Preaching text: 2 Peter 3:1-10, 17-18; accompanying text: Matthew 24:42-44

This passage casts Peter as a contributor to the Christian letter-writing tradition in the same way as Paul (3:1, 15–16). It attests to the rich and active literary tradition of Christian letters and, in turn, creates an opportunity for preachers to narrate the work of Christian communication and literature. What parts of the Christian tradition do Bible readers merely consume, and what factors do we participate in—even extend in our contemporary moments? What is the work of Christian letter writers now? This passage models the importance of locating ourselves as receivers and contributors to our faith tradition.

The passage also names the essentials of the tradition while expressing the unanswered questions of the tradition. The letter places the Old Testament prophets and New Testament apostles on par. Together, the prophets and apostles are pillars of the tradition to be referenced, remembered, and re-contextualized (3:2). Yet, the letter does not insinuate that these two traditions supply the answers to every mystery of the faith. In particular, the question of the timing of God is left unanswered.
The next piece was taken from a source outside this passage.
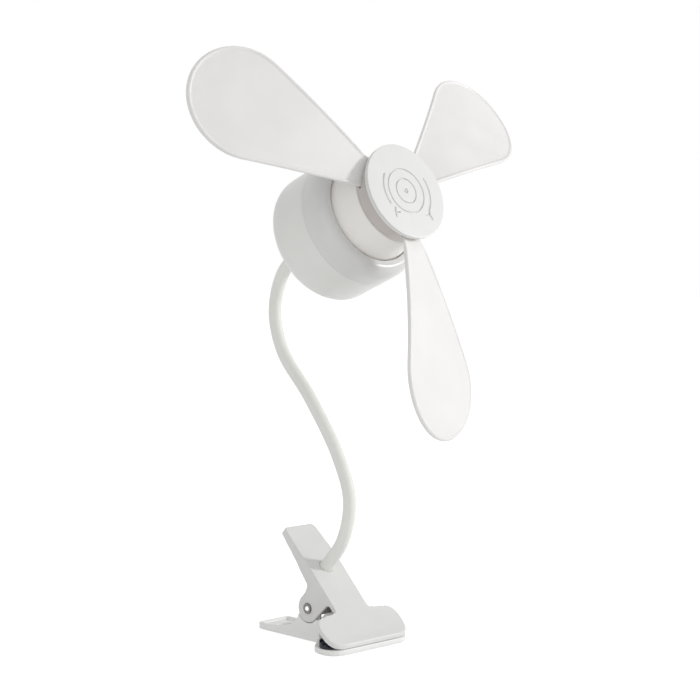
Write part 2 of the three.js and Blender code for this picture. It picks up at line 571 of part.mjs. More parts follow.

The letter divides the community into those who accept the Second Coming is ahead though they cannot know the specific time, and those who have abandoned the idea that the Coming (Greek: parousia) will occur at all. Readers encounter the letter’s position—it opposes any Christian teaching that questions the timing and viability of Jesus’ return. That opposing view—which it casts more as a question than an assertion—the letter stigmatizes as the actions of scoffers, ignorant, unstable, and lawless. In 2 Peter 3:4, the question is rehearsed, “Where is the promise of his coming?” It is unlikely that in the historical Peter’s lifetime, expectations about Jesus’ return would wane so much as to create different opinions within the newly constituted movement and gospel tradition (cf. Matt. 24:3, 27, 37–39).